The value of a supergraph

Aimed at backend engineers grappling with the complexities of data access and API integration, the innovative architecture pattern – a supergraph – offers an elegant approach to managing and orchestrating APIs, particularly in the context of GraphQL APIs. At its core, a supergraph serves as a federated operating model that enables teams to construct a self-serve platform for seamless data access and API composition. By presenting a uniform interface to data consumers across multiple domains or subgraphs, a supergraph significantly diminishes the necessity for manual intervention in data integration and API orchestration.

The true value of a supergraph lies in its inherent composability. The extent of composability a supergraph offers determines its ability to automate these processes, thereby reducing the workload for subgraph owners in supporting complex access scenarios. The ROI of the supergraph then hinges on how much API integration and orchestration can be provided out of the box. The greater the composability offered by the supergraph, the lesser the code written by the subgraph owners to support rich access use cases, and the lesser the API calls made by data consumers to fetch all the required data for a use case. Degree of composability, and the richness of the API, becomes the top priority for a supergraph.
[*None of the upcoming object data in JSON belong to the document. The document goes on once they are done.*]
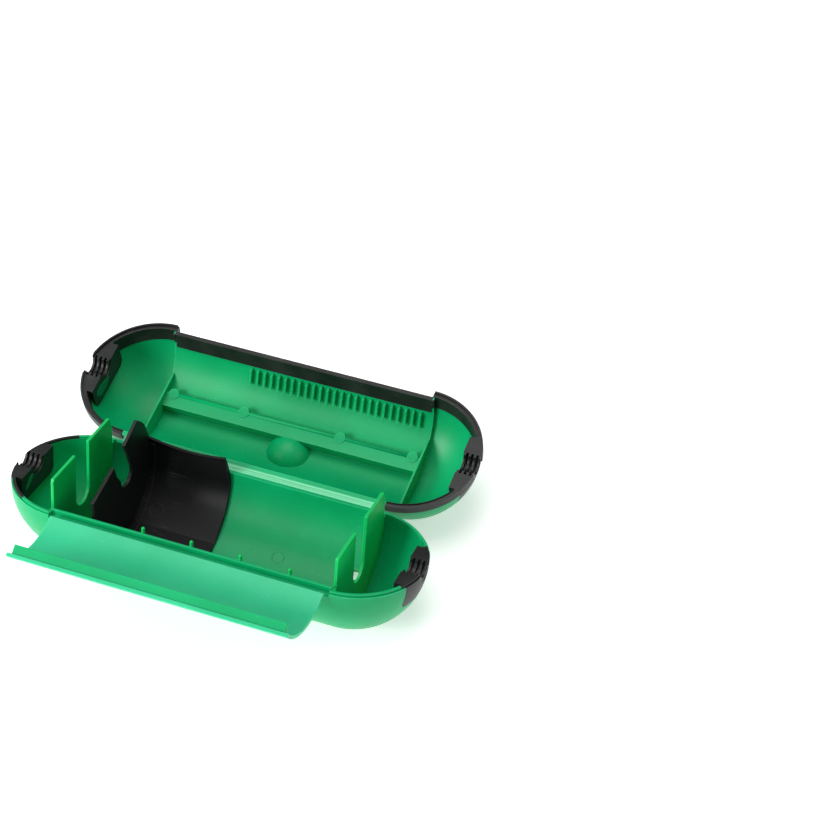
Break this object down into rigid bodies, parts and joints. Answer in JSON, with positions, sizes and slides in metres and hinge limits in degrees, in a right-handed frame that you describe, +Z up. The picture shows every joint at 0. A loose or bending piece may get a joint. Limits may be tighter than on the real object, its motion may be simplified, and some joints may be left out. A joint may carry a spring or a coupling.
{
  "type": "cable connection box",
  "caption": "Two-part capsule box that shuts round an extension lead's plug and socket, with rubber cable glands, a wrap-over latch panel and a sliding cable stop.",
  "frame": {"origin": "on the floor under the middle of the open box, midway between its two ends and midway between the latch tip and the lid's far rim", "axes": "+X along the cable and the hinges, +Y from the latch side towards the open lid, +Z up"},
  "size_m": [0.215, 0.1894, 0.064],
  "materials": {
    "case_green": "satin moulded polypropylene with soft reflections and faint scuffs",
    "hinge_film": "stress-whitened film hinge, satin",
    "seal_rubber": "matt moulded soft rubber",
    "slider_black": "fine satin black moulding"
  },
  "bodies": {
    "base": {"base_shell": "case_green", "base_hinge_leaf": "hinge_film", "base_latch_leaf": "case_green", "base_front_lip": "case_green", "base_rim_lip_left": "case_green", "base_rim_lip_right": "case_green", "base_partition_left": "case_green", "base_partition_right": "case_green", "base_locating_pegs": "case_green", "base_drain_collar": "case_green", "base_gland_left": "seal_rubber", "base_gland_right": "seal_rubber"},
    "lid": {"lid_shell": "case_green", "lid_hinge_leaf": "hinge_film", "lid_rim_seal": "seal_rubber", "lid_gland_left": "seal_rubber", "lid_gland_right": "seal_rubber", "lid_cross_plate_left": "case_green", "lid_cross_plate_right": "case_green", "lid_locating_fins": "case_green", "lid_ejector_pads": "case_green"},
    "latch": {"latch_panel": "case_green", "latch_hook": "case_green"},
    "slider": {"slider_plate": "slider_black", "slider_cradle": "slider_black"}
  },
  "joints": [
    {"name": "lid_hinge", "type": "hinge", "parent": "base", "child": "lid", "pos_m": [0, 0.02057, 0.02932], "axis": [1, 0, 0], "range_deg": [0, 157.6]},
    {"name": "latch_hinge", "type": "hinge", "parent": "base", "child": "latch", "pos_m": [0, -0.05212, 0.04457], "axis": [1, 0, 0], "range_deg": [-119.6, 31]},
    {"name": "slider_travel", "type": "slide", "parent": "base", "child": "slider", "axis": [1, 0, 0], "range_m": [-0.0175, 0.068]}
  ]
}
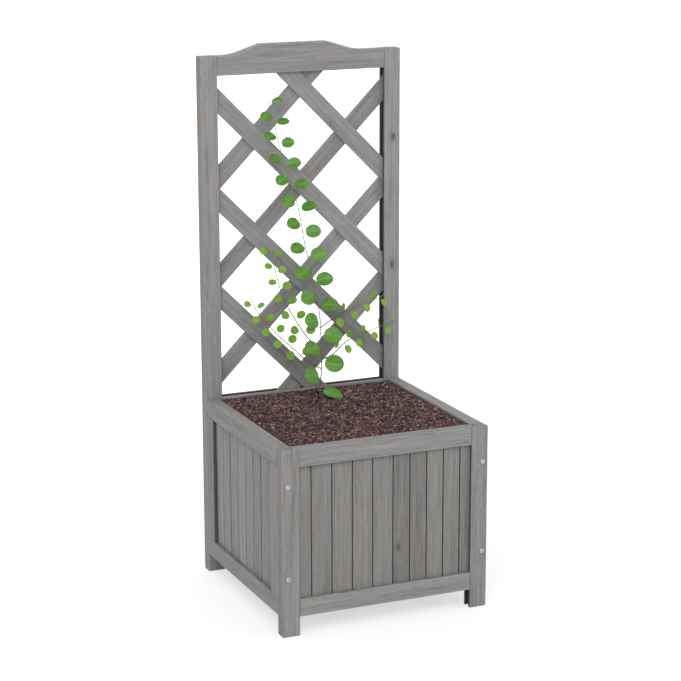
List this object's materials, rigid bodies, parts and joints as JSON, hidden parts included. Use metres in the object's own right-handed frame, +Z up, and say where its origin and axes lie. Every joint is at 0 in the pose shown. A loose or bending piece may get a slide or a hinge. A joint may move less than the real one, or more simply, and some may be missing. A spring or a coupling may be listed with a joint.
{
  "type": "planter with trellis",
  "caption": "Square wooden planter box of grooved frames and vertical boards, with an arched diagonal trellis back, soil and a young climber.",
  "frame": {"origin": "on the floor, under the middle of the box's footprint", "axes": "+Z up, -Y towards the front of the box, trellis on the +Y side, +X to the right seen from the front"},
  "size_m": [0.4, 0.404, 1],
  "materials": {
    "frame_wood": "grey glazed fir frame stock, matt",
    "board_wood": "grey glazed fir tongue-and-groove boards, matt",
    "lattice_wood": "grey glazed fir slats, matt",
    "base_wood": "grey glazed fir base boards and battens",
    "screw_steel": "bright zinc-plated steel",
    "nail_steel": "plain steel",
    "bark_soil": "loose reddish-brown bark compost",
    "vine_stem": "thin woody stem",
    "vine_leaf": "fresh green leaf, satin"
  },
  "bodies": {
    "root": {"base_boards": "base_wood", "base_cleats": "base_wood", "cleat_nails": "nail_steel", "corner_screws": "screw_steel", "falling_slat_1": "lattice_wood", "falling_slat_2": "lattice_wood", "falling_slat_3": "lattice_wood", "falling_slat_4": "lattice_wood", "front_board_01": "board_wood", "front_board_02": "board_wood", "front_board_03": "board_wood", "front_board_04": "board_wood", "front_board_05": "board_wood", "front_board_06": "board_wood", "front_board_07": "board_wood", "front_board_08": "board_wood", "front_board_09": "board_wood", "front_board_10": "board_wood", "front_bottom_rail": "frame_wood", "front_top_rail": "frame_wood", "lattice_nails": "nail_steel", "left_board_1": "board_wood", "left_board_2": "board_wood", "left_board_3": "board_wood", "left_board_4": "board_wood", "left_board_5": "board_wood", "left_board_6": "board_wood", "left_board_7": "board_wood", "left_board_8": "board_wood", "left_bottom_rail": "frame_wood", "left_front_stile": "frame_wood", "left_rear_stile": "frame_wood", "left_top_rail": "frame_wood", "leg_front_left": "frame_wood", "leg_front_right": "frame_wood", "rear_boards": "board_wood", "rear_bottom_rail": "frame_wood", "rear_post_left": "frame_wood", "rear_post_right": "frame_wood", "right_board_1": "board_wood", "right_board_2": "board_wood", "right_board_3": "board_wood", "right_board_4": "board_wood", "right_board_5": "board_wood", "right_board_6": "board_wood", "right_board_7": "board_wood", "right_board_8": "board_wood", "right_bottom_rail": "frame_wood", "right_front_stile": "frame_wood", "right_rear_stile": "frame_wood", "right_top_rail": "frame_wood", "rising_slat_1": "lattice_wood", "rising_slat_2": "lattice_wood", "rising_slat_3": "lattice_wood", "rising_slat_4": "lattice_wood", "soil_fill": "bark_soil", "trellis_mid_rail": "frame_wood", "trellis_top_rail": "frame_wood", "vine_leaves": "vine_leaf", "vine_stems": "vine_stem"}
  },
  "joints": []
}
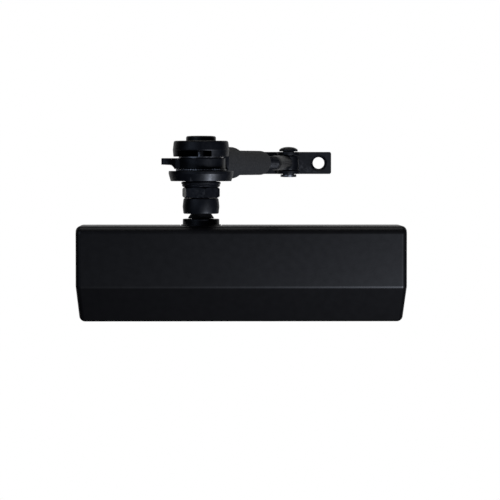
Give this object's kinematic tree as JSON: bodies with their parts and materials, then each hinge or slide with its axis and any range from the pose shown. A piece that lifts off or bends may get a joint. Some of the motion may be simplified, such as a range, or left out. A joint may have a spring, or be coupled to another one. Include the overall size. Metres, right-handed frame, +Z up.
{
  "type": "door closer",
  "caption": "Surface-mounted rack-and-pinion door closer with a black slip-on cover, a main arm, a hold-open elbow, an adjustable forearm and a frame shoe.",
  "frame": {"origin": "centre of the mounting plate's back face, where it meets the door", "axes": "+X along the cover, to the right as seen from the room; +Y into the door; +Z up, towards the arm"},
  "size_m": [0.23, 0.2158, 0.128],
  "materials": {
    "cover_paint": "satin black paint, fine and even",
    "arm_black": "black paint with a low bluish sheen",
    "sleeve_grey": "matt dark grey, fine cast grain",
    "bright_steel": "bare turned steel",
    "zinc_steel": "zinc plate, dull",
    "cast_aluminium": "die-cast, fine grain",
    "bronze": "turned bronze",
    "rubber": "matt black"
  },
  "bodies": {
    "body": {"mounting_plate": "zinc_steel", "closer_body": "cast_aluminium", "end_plug_left": "zinc_steel", "end_plug_right": "zinc_steel", "end_seal_left": "rubber", "end_seal_right": "rubber", "pinion_gland_upper": "arm_black", "pinion_gland_lower": "zinc_steel", "bearing_upper": "bronze", "bearing_lower": "bronze", "spindle_seal": "rubber", "body_screw_1": "zinc_steel", "body_screw_2": "zinc_steel", "body_screw_3": "zinc_steel", "body_screw_4": "zinc_steel", "cover_clip_left": "bright_steel", "cover_clip_right": "bright_steel", "clip_screw_left": "zinc_steel", "clip_screw_right": "zinc_steel", "return_spring": "bright_steel"},
    "cover_body": {"cover": "cover_paint"},
    "spindle": {"pinion_spindle": "arm_black", "main_arm": "arm_black", "arm_screw": "arm_black", "arm_washer": "arm_black", "elbow_stud": "bright_steel", "elbow_cap": "arm_black", "ratchet_disc": "arm_black", "serrated_ring": "bright_steel", "friction_washer": "bright_steel", "disc_spring": "arm_black", "thrust_collar": "arm_black"},
    "nut": {"hold_open_nut": "arm_black"},
    "cam": {"cam_plate": "arm_black"},
    "forearm": {"forearm_head": "arm_black", "elbow_bush": "bronze", "forearm_sleeve": "sleeve_grey"},
    "rod": {"forearm_rod": "arm_black", "eye_bush": "bronze"},
    "shoe": {"shoe_bracket": "arm_black", "shoe_pin": "arm_black", "pin_clip": "zinc_steel"},
    "piston": {"piston_rack": "bright_steel", "piston_ring_left": "rubber", "piston_ring_right": "rubber", "check_valve": "bronze"},
    "closing_valve_body": {"closing_valve": "bronze"},
    "latching_valve_body": {"latching_valve": "bronze"},
    "adjuster": {"spring_adjuster": "zinc_steel"},
    "seat": {"spring_seat": "zinc_steel"}
  },
  "joints": [
    {"name": "spindle_turn", "type": "hinge", "parent": "body", "child": "spindle", "pos_m": [-0.028, -0.025, 0.03], "axis": [0, 0, 1], "range_deg": [0, 170], "stiffness_Nm_per_rad": 2, "springref_deg": -28.65},
    {"name": "piston_slide", "type": "slide", "parent": "body", "child": "piston", "axis": [1, 0, 0], "range_m": [0, 0.0268], "deforming": ["return_spring"]},
    {"name": "elbow_swing", "type": "hinge", "parent": "spindle", "child": "forearm", "pos_m": [-0.028, -0.195, 0.086], "axis": [0, 0, 1], "range_deg": [-115, 20]},
    {"name": "cam_index", "type": "hinge", "parent": "spindle", "child": "cam", "pos_m": [-0.028, -0.195, 0.077], "axis": [0, 0, 1], "range_deg": [-30, 60]},
    {"name": "nut_turn", "type": "hinge", "parent": "spindle", "child": "nut", "pos_m": [-0.028, -0.195, 0.058], "axis": [0, 0, 1], "range_deg": [0, 60]},
    {"name": "rod_extend", "type": "slide", "parent": "forearm", "child": "rod", "axis": [0.3256, 0.9455, 0], "range_m": [-0.008, 0.012]},
    {"name": "shoe_pivot", "type": "hinge", "parent": "rod", "child": "shoe", "pos_m": [0.03353, -0.0163, 0.0772], "axis": [0, 0, 1], "range_deg": [-75, 75]},
    {"name": "cover_off", "type": "slide", "parent": "body", "child": "cover_body", "axis": [0, -1, 0], "range_m": [0, 0.12]},
    {"name": "closing_speed", "type": "hinge", "parent": "body", "child": "closing_valve_body", "pos_m": [-0.097, -0.0085, 0.017], "axis": [1, 0, 0], "range_deg": [-180, 180]},
    {"name": "latching_speed", "type": "hinge", "parent": "body", "child": "latching_valve_body", "pos_m": [-0.097, -0.0085, -0.017], "axis": [1, 0, 0], "range_deg": [-180, 180]},
    {"name": "spring_power", "type": "hinge", "parent": "body", "child": "adjuster", "pos_m": [0.1, -0.025, 0], "axis": [-1, 0, 0], "range_deg": [0, 1441]},
    {"name": "seat_slide", "type": "slide", "parent": "body", "child": "seat", "axis": [-1, 0, 0], "range_m": [0, 0.006]}
  ],
  "couplings": [
    {"joint": "piston_slide", "follows": "spindle_turn", "m_per_rad": 0.009},
    {"joint": "spring_power", "follows": "seat_slide", "rad_per_m": 4188.8}
  ]
}
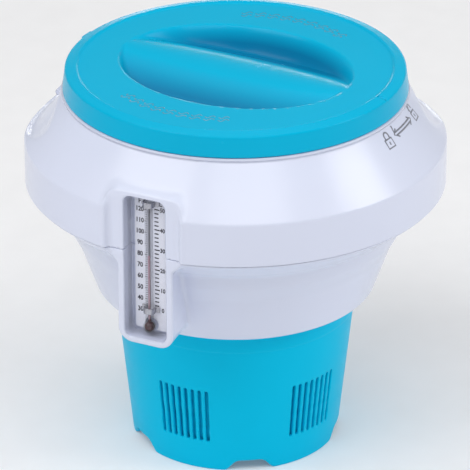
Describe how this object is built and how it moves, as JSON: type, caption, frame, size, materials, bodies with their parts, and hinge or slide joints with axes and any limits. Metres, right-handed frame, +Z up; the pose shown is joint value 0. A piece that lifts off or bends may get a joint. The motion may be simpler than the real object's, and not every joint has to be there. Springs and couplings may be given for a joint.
{
  "type": "floating chlorine dispenser",
  "caption": "Round pool float with a collar, twist-lock lid, slotted tablet basket with a flow dial, and a thermometer in a housing on its side.",
  "frame": {"origin": "on the vertical axis, in the plane of the feet", "axes": "+Z up along the axis; the thermometer faces -Y"},
  "size_m": [0.185, 0.1831, 0.1765],
  "materials": {
    "white_shell": "glossy moulded",
    "liner_plastic": "satin moulded",
    "teal_plastic": "satin moulded",
    "lid_plastic": "satin moulded",
    "clear_plastic": "clear moulded",
    "printed_card": "printed",
    "tube_glass": "clear",
    "red_spirit": "dyed liquid",
    "clip_metal": "thin sheet",
    "screw_steel": "stainless"
  },
  "bodies": {
    "float": {"upper_shell": "white_shell", "lower_shell": "white_shell", "chamber_liner": "liner_plastic", "basket": "teal_plastic", "thermometer_cover": "clear_plastic", "thermometer_card": "printed_card", "thermometer_tube": "tube_glass", "thermometer_spirit": "red_spirit", "tube_clip_upper": "clip_metal", "tube_clip_lower": "clip_metal"},
    "lid": {"lid": "lid_plastic"},
    "flow_control": {"flow_sleeve": "teal_plastic", "flow_dial": "teal_plastic", "dial_screw": "screw_steel"}
  },
  "joints": [
    {"name": "lid_turn", "type": "hinge", "parent": "float", "child": "lid", "pos_m": [0, 0, 0.17], "axis": [0, 0, 1], "range_deg": [0, 18]},
    {"name": "flow_turn", "type": "hinge", "parent": "float", "child": "flow_control", "pos_m": [0, 0, 0.009], "axis": [0, 0, 1], "range_deg": [0, 36]}
  ]
}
There are varying degrees of composability an API can offer. The following are some composability attributes that increase the level of self-serve composition and reduce the need for manual API aggregation and composition:

Joining data: This allows for the association of related data, akin to "foreign key" joins in traditional databases, enabling more complex and interconnected data queries.
Nested filters: This feature permits the filtering of a parent entity based on the attributes of its child entities, adding a layer of precision to data retrieval.
Nested sorting: Similar to nested filters, nested sorting allows the ordering of parent entities based on the properties of their children, enhancing the usability and organization of data.
Nested pagination: This facilitates the fetching of paginated lists of parent entities along with their corresponding paginated and sorted child entities, streamlining the presentation and navigation of large datasets.

Common challenges in achieving API composability

The initial step of integrating new data through a service API is inherently time-consuming, entailing the development of CRUD operations, performance tuning, the integration of authorization mechanisms, and the reconciliation of diverse stakeholder requirements. Beyond these foundational tasks lies the complexity of designing and implementing efficient query plans. These plans must optimize data fetching across varied data source technologies but also accommodate the generation of distinct queries for different databases, manage execution order, and reconstruct cohesive responses from disparate data sources.

The intricacy of query planning is further compounded when dealing with complex queries, particularly in determining the optimal sequence of joins, selecting the most effective join algorithms, and leveraging indexing for performance enhancement. Additionally, the rigorous testing of these queries across subgraphs, establishing benchmarks, and pinpointing performance bottlenecks constitute significant challenges as well.

Advanced techniques such as batching, caching, and parallelization are employed to mitigate these issues, aiming to fetch data concurrently from multiple subgraphs and reduce the dreaded N+1 calls problem. Furthermore, the orchestration of API endpoints to automatically chain data retrieval – especially for nested data from various subgraphs – necessitates sophisticated data transformation and mapping strategies. These strategies, including asynchronous data fetching and progressive loading, are critical for optimizing latency and ensuring a seamless user experience.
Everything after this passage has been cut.